§ **Dataset records**:
○ ○ ○ ○
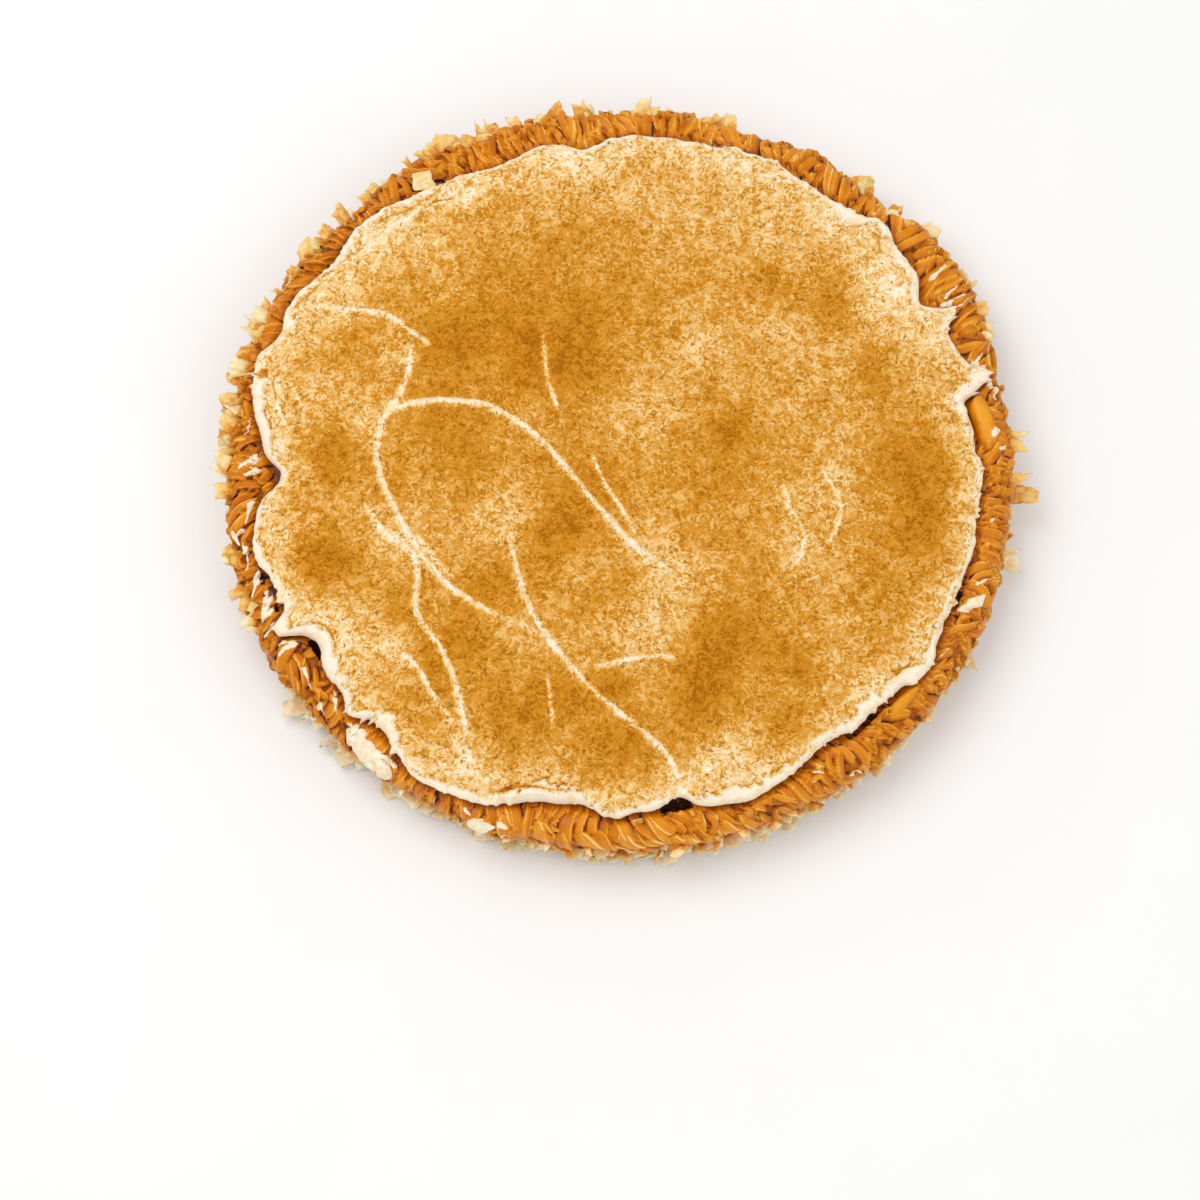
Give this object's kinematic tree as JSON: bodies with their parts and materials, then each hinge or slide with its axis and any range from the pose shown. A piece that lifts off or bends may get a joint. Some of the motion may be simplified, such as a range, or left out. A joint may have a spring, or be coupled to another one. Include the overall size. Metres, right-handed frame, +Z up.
{
  "type": "banoffee pie",
  "caption": "Whole round banoffee pie: flaky pastry base, combed dulce de leche border with pastry flakes on the side, and cinnamon-dusted whipped cream on top.",
  "frame": {"origin": "middle of the pie's flat underside, on the surface it stands on", "axes": "+Z up; seen from above with the picture's top away from the viewer, +X points to the picture's right and +Y to its top"},
  "size_m": [0.2573, 0.246, 0.0323],
  "materials": {
    "pastry": "baked puff pastry, golden, dry and flaky",
    "caramel": "thick dulce de leche, semi-gloss",
    "dusted_cream": "whipped cream under a fine dusting of cinnamon, matte",
    "plain_cream": "whipped cream, soft sheen",
    "pastry_flake": "thin puff pastry leaf, pale gold, slightly translucent"
  },
  "bodies": {
    "root": {"pastry_base": "pastry", "caramel": "caramel", "cream_top": "dusted_cream", "pastry_flake_01": "pastry_flake", "pastry_flake_02": "pastry_flake", "pastry_flake_03": "pastry_flake", "pastry_flake_04": "pastry_flake", "pastry_flake_05": "pastry_flake", "pastry_flake_06": "pastry_flake", "pastry_flake_07": "pastry_flake", "pastry_flake_08": "pastry_flake", "pastry_flake_09": "pastry_flake", "pastry_flake_10": "pastry_flake", "pastry_flake_11": "pastry_flake", "pastry_flake_12": "pastry_flake", "pastry_flake_13": "pastry_flake", "pastry_flake_14": "pastry_flake", "pastry_flake_15": "pastry_flake", "pastry_flake_16": "pastry_flake", "pastry_flake_17": "pastry_flake", "pastry_flake_18": "pastry_flake", "pastry_flake_19": "pastry_flake", "pastry_flake_20": "pastry_flake", "pastry_flake_21": "pastry_flake", "pastry_flake_22": "pastry_flake", "pastry_flake_23": "pastry_flake", "pastry_flake_24": "pastry_flake", "cream_dab_1": "plain_cream", "cream_dab_2": "plain_cream", "cream_dab_3": "plain_cream", "cream_dab_4": "plain_cream"}
  },
  "joints": []
}
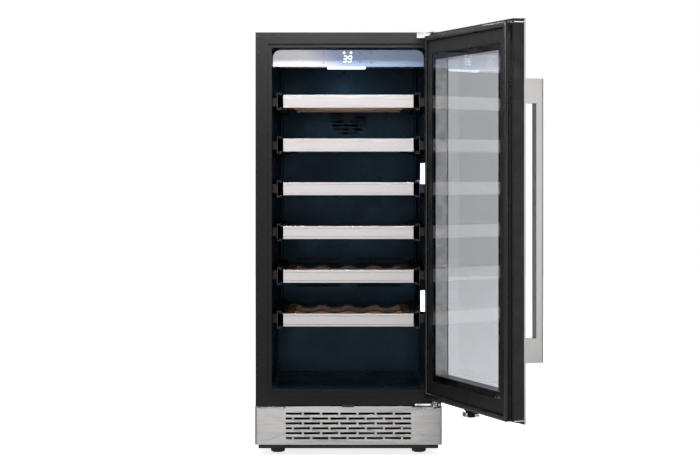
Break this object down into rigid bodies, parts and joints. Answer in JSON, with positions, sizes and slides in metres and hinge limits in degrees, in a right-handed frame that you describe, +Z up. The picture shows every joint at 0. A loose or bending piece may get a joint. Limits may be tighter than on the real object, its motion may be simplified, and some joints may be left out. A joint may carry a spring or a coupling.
{
  "type": "wine cooler",
  "caption": "Slim under-counter wine cooler with a glass door hinged on the right, wooden slide-out shelves with steel fronts and a vented kick plate.",
  "frame": {"origin": "on the floor, at the centre of the four levelling feet", "axes": "+Z up, +X to the right seen from the front, +Y into the cabinet; the door and shelves open towards -Y"},
  "size_m": [0.5541, 0.8978, 0.865],
  "materials": {
    "case_black": "fine satin powder coat",
    "frame_black": "satin textured black",
    "liner_black": "glossy black thermoformed liner",
    "stainless": "brushed stainless steel, horizontal grain",
    "shelf_steel": "light brushed stainless steel",
    "zinc": "zinc-plated sheet",
    "slide_black": "black electrophoretic coat",
    "bright_metal": "bright plated steel",
    "beech": "oiled beech",
    "tinted_glass": "grey tinted, low-emissivity",
    "seal_rubber": "matt extruded seal",
    "foam": "rigid polyurethane foam",
    "panel_silver": "silver film, fine horizontal grain",
    "circuit": "green solder mask",
    "lamp_lens": "frosted diffuser, lit from behind",
    "spacer_metal": "mill-finish extruded aluminium, black sealant on its faces",
    "coil_metal": "drawn aluminium",
    "copper": "annealed copper, slightly dulled",
    "enamel_black": "glossy black enamel",
    "fan_plastic": "moulded black"
  },
  "bodies": {
    "cabinet": {"side_panel_left": "case_black", "side_panel_right": "case_black", "top_panel": "case_black", "back_panel": "zinc", "machine_bulkhead": "zinc", "inner_liner": "liner_black", "insulation_foam": "foam", "front_frame": "frame_black", "frame_screws": "case_black", "base_pan": "case_black", "kick_plate": "stainless", "hinge_brackets": "bright_metal", "lock_striker": "slide_black", "evaporator_cover": "liner_black", "evaporator_coil": "coil_metal", "circulation_fan_frame": "fan_plastic", "control_panel": "panel_silver", "control_board": "circuit", "cavity_lamps": "lamp_lens", "compressor": "enamel_black", "compressor_mounts": "seal_rubber", "condenser_coil": "enamel_black", "condenser_fan_frame": "fan_plastic", "refrigerant_pipes": "copper", "rear_cover": "case_black", "cable_gland": "fan_plastic", "slide_rails": "slide_black"},
    "door": {"door_frame": "frame_black", "door_skin": "stainless", "inner_glass": "tinted_glass", "outer_glass": "tinted_glass", "glass_spacer": "spacer_metal", "door_gasket": "seal_rubber", "handle": "stainless", "lock_housing": "frame_black"},
    "lock": {"lock_cylinder": "bright_metal"},
    "circulation_fan": {"circulation_fan_rotor": "fan_plastic"},
    "condenser_fan": {"condenser_fan_rotor": "fan_plastic"},
    "foot_front_left": {"foot_front_left": "fan_plastic"},
    "foot_front_right": {"foot_front_right": "fan_plastic"},
    "foot_rear_left": {"foot_rear_left": "fan_plastic"},
    "foot_rear_right": {"foot_rear_right": "fan_plastic"},
    "shelf_1": {"shelf_1_front": "shelf_steel", "shelf_1_rack": "beech", "shelf_1_runners": "slide_black"},
    "shelf_2": {"shelf_2_front": "shelf_steel", "shelf_2_rack": "beech", "shelf_2_runners": "slide_black"},
    "shelf_3": {"shelf_3_front": "shelf_steel", "shelf_3_rack": "beech", "shelf_3_runners": "slide_black"},
    "shelf_4": {"shelf_4_front": "shelf_steel", "shelf_4_rack": "beech", "shelf_4_runners": "slide_black"},
    "shelf_5": {"shelf_5_front": "shelf_steel", "shelf_5_rack": "beech", "shelf_5_runners": "slide_black"},
    "shelf_6": {"shelf_6_front": "shelf_steel", "shelf_6_rack": "beech", "shelf_6_runners": "slide_black"}
  },
  "joints": [
    {"name": "door_hinge", "type": "hinge", "parent": "cabinet", "child": "door", "pos_m": [0.176, -0.287, 0.488], "axis": [0, 0, 1], "range_deg": [-111.2, 3.8]},
    {"name": "lock_turn", "type": "hinge", "parent": "door", "child": "lock", "pos_m": [0.23592, -0.45254, 0.109], "axis": [-0.9323, -0.3616, 0], "range_deg": [0, 90]},
    {"name": "circulation_fan_spin", "type": "hinge", "parent": "cabinet", "child": "circulation_fan", "pos_m": [0, 0.1995, 0.705], "axis": [0, 1, 0], "continuous": true},
    {"name": "condenser_fan_spin", "type": "hinge", "parent": "cabinet", "child": "condenser_fan", "pos_m": [-0.06, -0.1515, 0.06], "axis": [0, 1, 0], "continuous": true},
    {"name": "shelf_1_slide", "type": "slide", "parent": "cabinet", "child": "shelf_1", "axis": [0, -1, 0], "range_m": [0, 0.25]},
    {"name": "shelf_2_slide", "type": "slide", "parent": "cabinet", "child": "shelf_2", "axis": [0, -1, 0], "range_m": [0, 0.25]},
    {"name": "shelf_3_slide", "type": "slide", "parent": "cabinet", "child": "shelf_3", "axis": [0, -1, 0], "range_m": [0, 0.25]},
    {"name": "shelf_4_slide", "type": "slide", "parent": "cabinet", "child": "shelf_4", "axis": [0, -1, 0], "range_m": [0, 0.25]},
    {"name": "shelf_5_slide", "type": "slide", "parent": "cabinet", "child": "shelf_5", "axis": [0, -1, 0], "range_m": [0, 0.25]},
    {"name": "shelf_6_slide", "type": "slide", "parent": "cabinet", "child": "shelf_6", "axis": [0, -1, 0], "range_m": [0, 0.25]},
    {"name": "foot_front_left_turn", "type": "hinge", "parent": "cabinet", "child": "foot_front_left", "pos_m": [-0.146, -0.215, 0.006], "axis": [0, 0, 1], "continuous": true},
    {"name": "foot_front_right_turn", "type": "hinge", "parent": "cabinet", "child": "foot_front_right", "pos_m": [0.146, -0.215, 0.006], "axis": [0, 0, 1], "continuous": true},
    {"name": "foot_rear_left_turn", "type": "hinge", "parent": "cabinet", "child": "foot_rear_left", "pos_m": [-0.146, 0.215, 0.006], "axis": [0, 0, 1], "continuous": true},
    {"name": "foot_rear_right_turn", "type": "hinge", "parent": "cabinet", "child": "foot_rear_right", "pos_m": [0.146, 0.215, 0.006], "axis": [0, 0, 1], "continuous": true}
  ]
}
○ ○ ○ ○
§ **Task prompt**: Pick each line holding the word "rigid" out of the listing.

§ **Result for this exercise**:
Break this object down into rigid bodies, parts and joints. Answer in JSON, with positions, sizes and slides in metres and hinge limits in degrees, in a right-handed frame that you describe, +Z up. The picture shows every joint at 0. A loose or bending piece may get a joint. Limits may be tighter than on the real object, its motion may be simplified, and some joints may be left out. A joint may carry a spring or a coupling.
    "foam": "rigid polyurethane foam",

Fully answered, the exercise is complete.